Plus populaire que jamais, le tatouage ne semble pas faire l’unanimité au Congrès européen de dermatologie et vénérologie qui se tient en ce moment à Copenhague. Non que les dermatologues aient à redire sur la pratique elle-même, d’ailleurs ancestrale (voir encadré), mais l’innocuité des encres semble les laisser sceptique.
« Il faut établir une liste des pigments et des ingrédients sûrs d’emploi », réclame Christa De Cuyper, dermatologue belge spécialiste des modifications corporelles. « Il faut une norme européenne pour protéger les consommateurs ! », ajoute-t-elle, glissant au passage que 20 % des tatoués finissent par regretter leur choix après coup.
Le tatouage est réalisé par injection d’une ou plusieurs encres sous la peau, entre l’épiderme et le derme. Or, l’épiderme est notre première barrière immunitaire, et la plus efficace. Toute pénétration de la peau présente un risque d’infection, par des bactéries ou des virus comme celui de l’hépatite B.
Depuis 2008, la législation européenne encadre la réalisation des tatouages, justement pour éviter les problèmes de ce genre. La peau doit être désinfectée avant et après l’opération, les aiguilles stérilisées, les encres ne contenir aucune substance toxique. Mais pour Christa De Cuyper, les contrôles sur les encres sont encore trop laxistes.
Des encres contaminées
« Le marché n’est pas bien contrôlé.
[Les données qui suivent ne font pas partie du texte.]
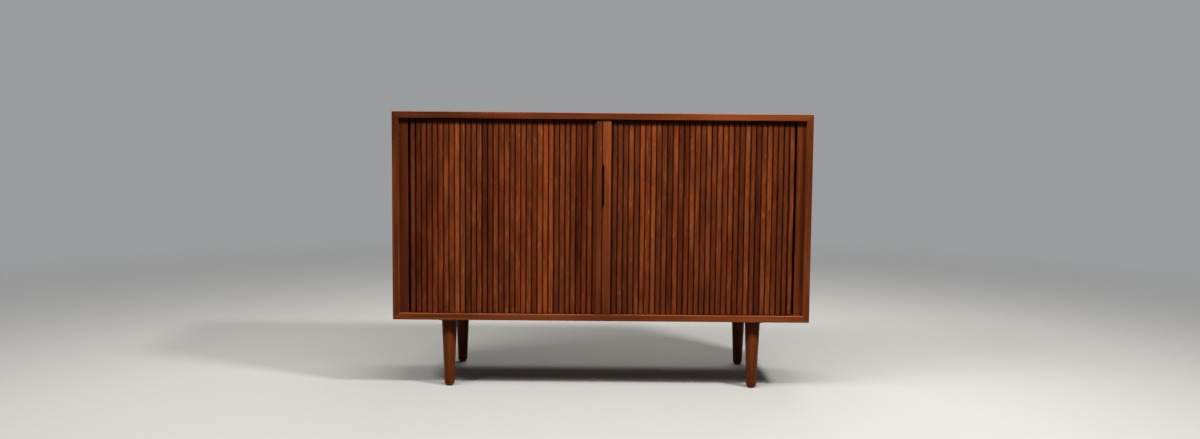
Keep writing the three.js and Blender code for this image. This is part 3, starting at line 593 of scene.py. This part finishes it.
def slats(side, material):
    """All the slats of one door, as one piece. Each has its own tone, warmth and figure."""
    likeness, spread = DOORS[side]["likeness"], DOORS[side]["spread"]
    chance = random.Random(DOORS[side]["seed"])
    curtain = bmesh.new()
    layers = [curtain.verts.layers.float.new(name) for name in ("slat_tone", "slat_warmth", "slat_shift")]
    curtain.verts.layers.float.new("slat_groove")
    tone = 0.0
    for i in range(SLATS_PER_DOOR):
        distance = FIRST_SLAT_X + (i + 0.5) * SLAT_PITCH + chance.uniform(-SLAT_STRAY, SLAT_STRAY)
        slat = one_slat(distance, SLAT_ROUNDING + chance.uniform(-ROUNDING_STRAY, ROUNDING_STRAY))
        if side == "left":
            mirrored(slat)
        tone = likeness * tone + chance.gauss(0.0, spread)
        values = (0.5 + tone, chance.uniform(-WARMTH_SPREAD, WARMTH_SPREAD), 1 + i * FIGURE_STEP)
        known = len(curtain.verts)
        pour(slat, curtain)
        curtain.verts.ensure_lookup_table()
        for vert in curtain.verts[known:]:
            for layer, value in zip(layers, values):
                vert[layer] = value
    return finish_piece(
        curtain, side + "_door_slats", material, replaced=SECTION_NODES[side])


def canvas(side, material):
    """The canvas that one door's slats are glued to: a strip that follows the track behind them."""
    bm = bmesh.new()
    low, high = INSIDE_BOTTOM + CANVAS_END_MARGIN, INSIDE_TOP - CANVAS_END_MARGIN
    columns = []
    for i in range(SLATS_PER_DOOR + 1):
        x, y, angle = on_track(FIRST_SLAT_X + i * SLAT_PITCH)
        columns.append(Vector((x - SLAT_BEHIND * math.sin(angle), y + SLAT_BEHIND * math.cos(angle), 0)))
    verts = [bm.verts.new(columns[0] + Vector((0, 0, z))) for z in (low, high)]
    edge = bm.edges.new(verts)
    for here, there in zip(columns, columns[1:]):
        made = bmesh.ops.extrude_edge_only(bm, edges=[edge])["geom"]
        moved = [g for g in made if isinstance(g, bmesh.types.BMVert)]
        bmesh.ops.translate(bm, vec=there - here, verts=moved)
        edge = next(g for g in made if isinstance(g, bmesh.types.BMEdge))
    bmesh.ops.recalc_face_normals(bm, faces=bm.faces)
    if bm.faces[:][0].normal.y < 0:
        bmesh.ops.reverse_faces(bm, faces=bm.faces)
    bmesh.ops.solidify(bm, geom=bm.faces, thickness=-CANVAS_THICKNESS)
    if side == "left":
        mirrored(bm)
    piece = finish_piece(bm, side + "_door_canvas", material)
    return piece


def eased_stile(side, material):
    """A door's lead stile, with its hard edges rounded over as sandpaper leaves them."""
    node = side + "_lead_stile"
    flat, hard = math.radians(1), math.radians(25)
    bm = bmesh.new()
    bm.from_mesh(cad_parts[node].data)
    bmesh.ops.remove_doubles(bm, verts=bm.verts, dist=WELD)
    bmesh.ops.dissolve_limit(bm, angle_limit=flat, verts=bm.verts, edges=bm.edges)
    arrises = [edge for edge in bm.edges if edge.calc_face_angle(0) > hard]
    bmesh.ops.bevel(
        bm, geom=arrises, offset=STILE_EASING, segments=3, profile=0.5, affect="EDGES", clamp_overlap=True,
        material=-1)
    bmesh.ops.triangulate(bm, faces=[face for face in bm.faces if len(face.verts) > 4])
    finish_piece(bm, node + "_eased", material, body=side + "_lead", replaced=[node])


# Turned pieces

def legs(material):
    """Four legs turned to a plain taper, with an eased rim at each end."""
    for node in nodes_ending("_leg"):
        low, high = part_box(node)
        profile = [(0, low.z), (LEG_FOOT_RADIUS, low.z), (LEG_TOP_RADIUS, high.z), (0, high.z)]
        bm = turned_piece(profile, bevels=((low.z, LEG_RIM), (high.z, LEG_RIM)))
        middle = (low + high) / 2
        bmesh.ops.translate(bm, vec=(middle.x, middle.y, 0), verts=bm.verts)
        finish_piece(bm, node + "_turned", material, replaced=[node])


def glides(material):
    """Four nylon glides, domed at the rim where they meet the floor. Their nails hide in the legs."""
    for node in nodes_ending("_glide"):
        low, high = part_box(node)
        radius = (high.x - low.x) / 2
        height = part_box(node.replace("glide", "leg"))[0].z - SEAT_GAP
        profile = [(0, 0), (radius, 0), (radius, height), (0, height)]
        bm = turned_piece(profile, bevels=((0, GLIDE_RIM),), steps=32)
        middle = (low + high) / 2
        bmesh.ops.translate(bm, vec=(middle.x, middle.y, 0), verts=bm.verts)
        finish_piece(bm, node + "_domed", material, replaced=[node])


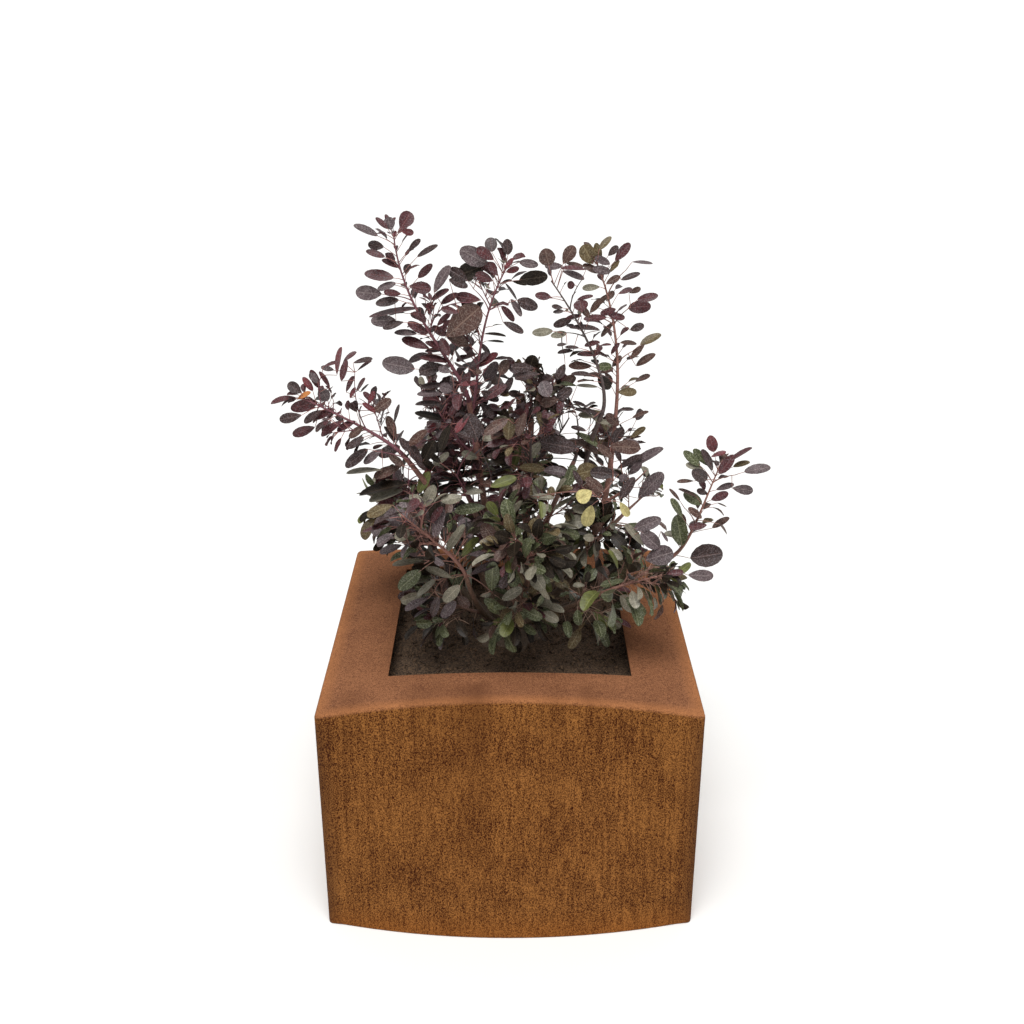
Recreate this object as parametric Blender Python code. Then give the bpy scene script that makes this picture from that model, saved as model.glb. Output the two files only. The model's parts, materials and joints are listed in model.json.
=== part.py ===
"""Purple smoke bush growing in a square planter of weathering steel.

Metres, +Z up, -Y is the front. The origin is the middle of the planter's flat underside.
The shrub is a root crown on the soil, tapering stems that leave it in all directions, and
masses of foliage. Each mass goes on from the tip of its stem, or leaves a stem's side, and
keeps to the space that is nearer to its own axis than to any other.
"""
import math
import random

import bmesh
import bpy
import numpy as np
from mathutils import Quaternion, Vector
from mathutils.bvhtree import BVHTree

GAP = 0.0003                  # clearance between pieces that touch
MERGE = 0.00001               # points nearer than this are one after a union
FLAT = math.radians(0.05)     # faces within this angle are one flat face after a union

# Planter: folded sheet, plan 600 x 600, 400 high
WIDTH = 0.600
HEIGHT = 0.400
SHEET = 0.003
OPENING = 0.390               # side of the square opening inside the wide rim
FOOT_BOW = 0.036              # front and back walls swell out this much at the foot
RIM_BOW = -0.020              # and are drawn in this much at the rim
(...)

Certains pigments utilisés dans les encres ne font pas partie des produits autorisés par le Comité scientifiques des produits de consommation [l’instance européenne de contrôle des produits de la vie courante]. Qui plus est, des produits de mauvaise qualité peuvent être achetés sur internet en toute illégalité », déplore-t-elle.
En 2013, des chercheurs danois ont étudié la composition de 58 encres de tatouage classiques, achetées sur internet à 13 fournisseurs américains ou européens. Il s’est avéré qu’un flacon sur dix contenait des bactéries pathogènes. D’où leur conclusion, sans appel : la législation européenne n’est pas respectée dans les faits.
Des complications fréquentes ?
Des cas d’allergie et d’infections de la peau, avec formation d’excroissance ou inflammations purulentes, ont été rapportés en lien avec la pratique du tatouage. Mais quant à leur fréquence des infections, les données sont rares, admettent les auteurs. Une étude allemande de 2007 réalisée sur 234 patients évoque le chiffre de 2 % de complications.
Une étude américaine de 2015 mentionne quant à elle 10 % de réactions indésirables. « Les encres de tatouage devraient se conformer aux mêmes règles que les produits cosmétiques », conclut Christa De Cuyper, réitérant son appel à plus de contrôle.
La pratique des modifications corporelles, du tatouage en particulier, est immémoriale. En 1991, des randonneurs ont découvert un homme congelé depuis 7000 ans dans les Alpes tyroliennes. Surnommé Ötzi, il portait sur la peau de courtes lignes tatouées… à la poussière de charbon. Les archéologues débattent encore pour savoir si elles avaient une fonction décorative ou thérapeutique. On a aussi retrouvé des momies tatouées en Egypte (2000 av. J.-C.) et en Chine (IIe millénaire av. J.-C.).